I once received a birthday card which wished me a day of small miracles: the ‘perfect’ cup of coffee to start the day, always finding my keys where I looked for them, and similar happy thoughts! Anyone who has known the frustration of mislaying their keys would know what I mean.

Today has been such a day; one of unexpected happy occurrences. Yesterday, the gas cylinder offered up its last gasp and the phone went dead. Early today, the phone rang unexpectedly - a fortuitous wrong number which signaled that the phone was now working. I promptly dialed for the gas and, wonder of wonders, a few hours later the gas man was on our doorstep with the refill. It normally takes two to three days for this to happen and that too after a couple of reminders.

Our drinking water is supplied at the doorstep in jumbo jars. It is supposed to arrive any time on the Monday but requires several reminders before it does, sometimes turning up on the Tuesday – a 24 hour delay. Today, the delivery man turned up bright and early with the 25 litre jar and smilingly fitted it for me. For once, no nail-biting delay.
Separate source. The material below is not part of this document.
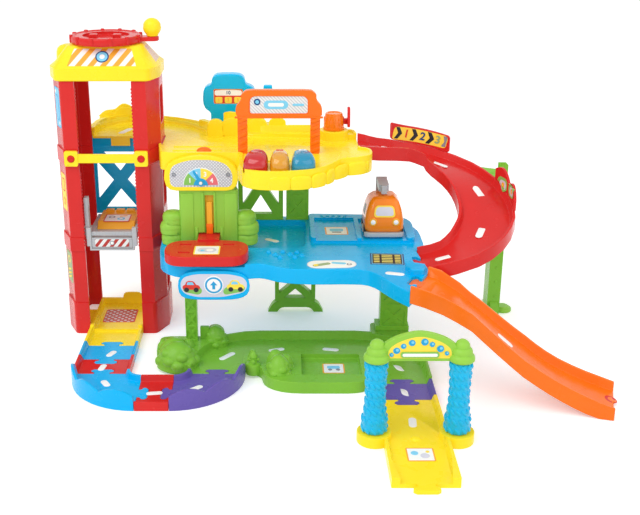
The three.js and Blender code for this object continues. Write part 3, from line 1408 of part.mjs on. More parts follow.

Then, my friendly neighbour called the mango vendor to her door and bargained for the purchase. She won the price she wanted but found that she would need to take more than she could consume. I was glad to take the dozen that she didn’t want and I now have a week’s supply of my favourite fruit at what, in today’s terms, is a throwaway price.

A call from a faraway niece to say, ‘just thinking of you’, onions that did not get burnt, a new crochet pattern that moved forward smoothly without unraveling required - yes, the day has indeed been sprinkled with small miracles.

Well, this piece has perforce to be brief as there is a grindstone waiting for my nose. But it is a pleasant grindstone and so the day should end as well as it has begun.